*** Raw data ***

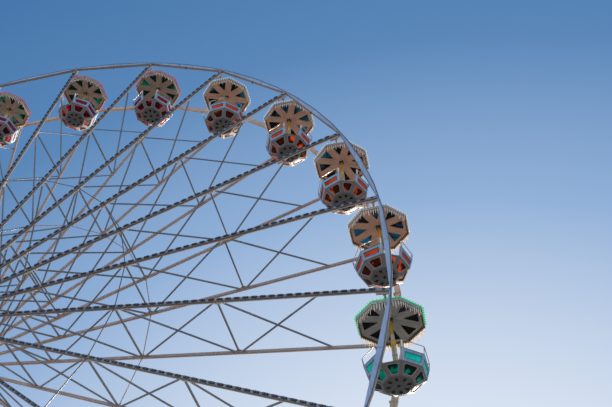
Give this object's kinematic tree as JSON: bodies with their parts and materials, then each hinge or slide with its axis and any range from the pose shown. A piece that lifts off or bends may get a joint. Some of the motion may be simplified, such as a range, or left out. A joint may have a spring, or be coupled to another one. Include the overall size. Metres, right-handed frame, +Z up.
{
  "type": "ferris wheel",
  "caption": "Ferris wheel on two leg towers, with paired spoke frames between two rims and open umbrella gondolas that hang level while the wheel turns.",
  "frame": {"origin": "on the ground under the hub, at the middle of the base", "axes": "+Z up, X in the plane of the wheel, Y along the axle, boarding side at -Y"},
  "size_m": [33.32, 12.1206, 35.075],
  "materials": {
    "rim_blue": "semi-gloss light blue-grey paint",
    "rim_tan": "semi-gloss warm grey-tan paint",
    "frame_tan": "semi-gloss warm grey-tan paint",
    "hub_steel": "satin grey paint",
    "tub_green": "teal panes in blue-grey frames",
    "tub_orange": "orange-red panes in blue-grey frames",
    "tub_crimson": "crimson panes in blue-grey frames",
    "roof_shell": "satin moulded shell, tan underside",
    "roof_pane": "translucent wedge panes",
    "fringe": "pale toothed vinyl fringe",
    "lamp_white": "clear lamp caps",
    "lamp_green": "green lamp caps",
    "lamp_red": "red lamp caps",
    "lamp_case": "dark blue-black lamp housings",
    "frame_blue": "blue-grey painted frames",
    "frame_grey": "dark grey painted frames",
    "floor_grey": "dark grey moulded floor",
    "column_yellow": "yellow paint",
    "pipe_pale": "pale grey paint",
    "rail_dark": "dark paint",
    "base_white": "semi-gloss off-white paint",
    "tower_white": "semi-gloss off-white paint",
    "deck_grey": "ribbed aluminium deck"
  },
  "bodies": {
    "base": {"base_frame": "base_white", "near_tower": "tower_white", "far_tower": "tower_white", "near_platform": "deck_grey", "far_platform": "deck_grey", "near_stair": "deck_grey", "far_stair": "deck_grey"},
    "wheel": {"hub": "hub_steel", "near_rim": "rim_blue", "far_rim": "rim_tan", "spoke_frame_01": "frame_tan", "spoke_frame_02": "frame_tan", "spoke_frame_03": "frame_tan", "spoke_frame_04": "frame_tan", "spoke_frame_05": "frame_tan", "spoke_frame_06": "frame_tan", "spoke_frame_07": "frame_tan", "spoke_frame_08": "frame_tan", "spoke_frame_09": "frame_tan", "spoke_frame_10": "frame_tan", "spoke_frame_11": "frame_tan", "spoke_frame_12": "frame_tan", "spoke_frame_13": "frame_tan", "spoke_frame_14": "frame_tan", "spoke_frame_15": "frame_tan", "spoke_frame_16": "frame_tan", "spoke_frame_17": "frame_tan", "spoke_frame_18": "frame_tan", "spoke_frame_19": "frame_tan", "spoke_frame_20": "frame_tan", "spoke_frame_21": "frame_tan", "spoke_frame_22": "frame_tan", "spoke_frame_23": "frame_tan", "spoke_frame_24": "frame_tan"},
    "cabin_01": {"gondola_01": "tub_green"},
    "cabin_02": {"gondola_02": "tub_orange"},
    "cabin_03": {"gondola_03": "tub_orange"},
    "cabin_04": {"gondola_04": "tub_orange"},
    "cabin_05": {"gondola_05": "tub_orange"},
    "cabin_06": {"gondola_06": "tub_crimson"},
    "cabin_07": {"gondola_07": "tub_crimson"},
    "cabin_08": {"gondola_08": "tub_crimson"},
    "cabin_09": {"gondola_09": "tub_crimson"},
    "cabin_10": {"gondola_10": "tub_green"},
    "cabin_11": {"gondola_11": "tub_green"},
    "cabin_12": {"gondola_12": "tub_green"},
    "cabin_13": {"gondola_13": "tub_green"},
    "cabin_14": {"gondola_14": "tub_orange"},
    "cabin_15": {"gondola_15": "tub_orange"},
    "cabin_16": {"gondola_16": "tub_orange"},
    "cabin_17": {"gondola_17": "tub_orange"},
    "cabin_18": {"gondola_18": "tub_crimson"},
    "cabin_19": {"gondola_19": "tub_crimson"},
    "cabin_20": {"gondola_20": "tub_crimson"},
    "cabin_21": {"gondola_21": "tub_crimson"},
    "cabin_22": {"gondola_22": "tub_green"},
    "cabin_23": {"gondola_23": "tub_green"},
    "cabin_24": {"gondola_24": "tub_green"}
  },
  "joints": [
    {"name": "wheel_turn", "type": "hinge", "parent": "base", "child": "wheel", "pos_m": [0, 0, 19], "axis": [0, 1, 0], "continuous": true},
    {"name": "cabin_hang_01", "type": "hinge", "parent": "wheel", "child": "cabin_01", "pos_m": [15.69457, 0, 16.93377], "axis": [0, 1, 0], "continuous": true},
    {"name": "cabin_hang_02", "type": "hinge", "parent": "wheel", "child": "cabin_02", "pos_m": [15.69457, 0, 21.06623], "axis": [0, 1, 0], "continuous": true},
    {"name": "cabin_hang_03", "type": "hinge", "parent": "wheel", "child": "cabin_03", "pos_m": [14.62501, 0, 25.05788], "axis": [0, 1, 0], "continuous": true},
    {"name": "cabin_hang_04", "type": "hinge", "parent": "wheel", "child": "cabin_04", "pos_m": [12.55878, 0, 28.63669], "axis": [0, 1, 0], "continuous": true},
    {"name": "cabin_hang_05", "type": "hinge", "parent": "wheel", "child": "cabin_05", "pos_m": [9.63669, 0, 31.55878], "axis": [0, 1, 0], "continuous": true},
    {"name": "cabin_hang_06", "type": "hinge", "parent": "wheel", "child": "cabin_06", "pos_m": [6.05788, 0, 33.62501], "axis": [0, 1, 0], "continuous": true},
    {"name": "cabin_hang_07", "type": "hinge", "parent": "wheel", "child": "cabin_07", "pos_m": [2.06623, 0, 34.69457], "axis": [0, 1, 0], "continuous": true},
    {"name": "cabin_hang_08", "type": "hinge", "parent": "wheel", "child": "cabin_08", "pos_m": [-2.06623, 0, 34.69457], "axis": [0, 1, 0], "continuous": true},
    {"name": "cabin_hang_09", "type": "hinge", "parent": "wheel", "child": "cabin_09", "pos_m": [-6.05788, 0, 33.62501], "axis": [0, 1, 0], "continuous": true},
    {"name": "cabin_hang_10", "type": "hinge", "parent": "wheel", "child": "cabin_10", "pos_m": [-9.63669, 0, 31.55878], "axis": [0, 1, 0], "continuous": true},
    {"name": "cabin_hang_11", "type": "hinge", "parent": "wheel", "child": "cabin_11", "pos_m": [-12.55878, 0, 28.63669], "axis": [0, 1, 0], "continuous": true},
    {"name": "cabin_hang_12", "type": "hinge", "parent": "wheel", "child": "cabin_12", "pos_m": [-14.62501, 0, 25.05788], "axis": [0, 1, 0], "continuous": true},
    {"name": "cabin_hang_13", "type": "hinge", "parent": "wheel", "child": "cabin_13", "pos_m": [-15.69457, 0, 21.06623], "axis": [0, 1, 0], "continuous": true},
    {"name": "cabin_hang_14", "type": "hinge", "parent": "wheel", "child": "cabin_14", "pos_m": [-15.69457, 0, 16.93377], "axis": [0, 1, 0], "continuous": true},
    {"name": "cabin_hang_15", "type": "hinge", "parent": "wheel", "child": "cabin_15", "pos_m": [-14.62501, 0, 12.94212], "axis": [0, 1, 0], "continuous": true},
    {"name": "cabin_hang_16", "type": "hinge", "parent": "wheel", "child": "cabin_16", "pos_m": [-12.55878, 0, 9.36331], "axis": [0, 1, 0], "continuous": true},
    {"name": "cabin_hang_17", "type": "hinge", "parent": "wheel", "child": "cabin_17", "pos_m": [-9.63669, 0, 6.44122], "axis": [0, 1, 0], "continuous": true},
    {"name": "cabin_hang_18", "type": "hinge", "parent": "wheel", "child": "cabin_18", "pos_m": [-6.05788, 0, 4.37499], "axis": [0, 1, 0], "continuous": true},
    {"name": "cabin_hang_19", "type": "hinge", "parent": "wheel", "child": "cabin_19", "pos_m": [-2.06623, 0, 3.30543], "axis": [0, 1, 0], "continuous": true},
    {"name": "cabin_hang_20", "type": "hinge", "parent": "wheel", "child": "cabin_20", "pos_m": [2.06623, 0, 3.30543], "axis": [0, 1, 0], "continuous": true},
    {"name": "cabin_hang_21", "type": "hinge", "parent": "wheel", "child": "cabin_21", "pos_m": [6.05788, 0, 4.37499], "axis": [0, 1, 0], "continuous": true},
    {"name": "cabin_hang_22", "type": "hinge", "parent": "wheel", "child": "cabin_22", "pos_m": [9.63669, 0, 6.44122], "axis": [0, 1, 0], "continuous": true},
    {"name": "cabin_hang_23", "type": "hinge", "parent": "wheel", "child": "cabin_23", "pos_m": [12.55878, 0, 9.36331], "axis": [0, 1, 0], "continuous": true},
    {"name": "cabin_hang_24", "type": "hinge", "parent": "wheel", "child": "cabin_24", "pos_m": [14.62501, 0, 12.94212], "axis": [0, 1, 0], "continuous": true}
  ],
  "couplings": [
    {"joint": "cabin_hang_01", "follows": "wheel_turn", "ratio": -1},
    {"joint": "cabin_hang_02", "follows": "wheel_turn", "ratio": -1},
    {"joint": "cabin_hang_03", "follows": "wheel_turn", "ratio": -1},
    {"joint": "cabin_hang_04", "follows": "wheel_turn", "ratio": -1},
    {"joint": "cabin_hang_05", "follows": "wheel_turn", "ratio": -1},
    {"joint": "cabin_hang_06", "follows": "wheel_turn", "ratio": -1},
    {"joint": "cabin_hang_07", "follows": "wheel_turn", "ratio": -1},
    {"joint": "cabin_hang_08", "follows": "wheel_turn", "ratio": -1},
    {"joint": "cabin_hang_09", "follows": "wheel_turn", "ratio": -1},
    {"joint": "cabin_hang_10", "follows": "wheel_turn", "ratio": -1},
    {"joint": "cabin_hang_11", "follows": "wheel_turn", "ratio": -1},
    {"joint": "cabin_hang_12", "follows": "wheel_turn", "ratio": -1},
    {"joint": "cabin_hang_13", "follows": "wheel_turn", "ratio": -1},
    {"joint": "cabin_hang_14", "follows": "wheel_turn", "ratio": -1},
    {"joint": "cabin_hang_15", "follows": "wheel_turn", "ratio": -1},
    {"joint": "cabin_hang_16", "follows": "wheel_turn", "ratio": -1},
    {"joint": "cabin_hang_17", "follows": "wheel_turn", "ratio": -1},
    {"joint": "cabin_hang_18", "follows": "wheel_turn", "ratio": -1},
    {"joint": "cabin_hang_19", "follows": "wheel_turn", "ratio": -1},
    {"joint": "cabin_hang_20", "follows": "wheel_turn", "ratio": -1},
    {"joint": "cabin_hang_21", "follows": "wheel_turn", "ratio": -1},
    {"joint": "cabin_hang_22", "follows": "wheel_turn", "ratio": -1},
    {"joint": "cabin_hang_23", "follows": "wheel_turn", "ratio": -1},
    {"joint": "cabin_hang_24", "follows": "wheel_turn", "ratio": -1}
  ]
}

***

Locate each line containing the string "that" and show it.

Give this object's kinematic tree as JSON: bodies with their parts and materials, then each hinge or slide with its axis and any range from the pose shown. A piece that lifts off or bends may get a joint. Some of the motion may be simplified, such as a range, or left out. A joint may have a spring, or be coupled to another one. Include the overall size. Metres, right-handed frame, +Z up.
  "caption": "Ferris wheel on two leg towers, with paired spoke frames between two rims and open umbrella gondolas that hang level while the wheel turns.",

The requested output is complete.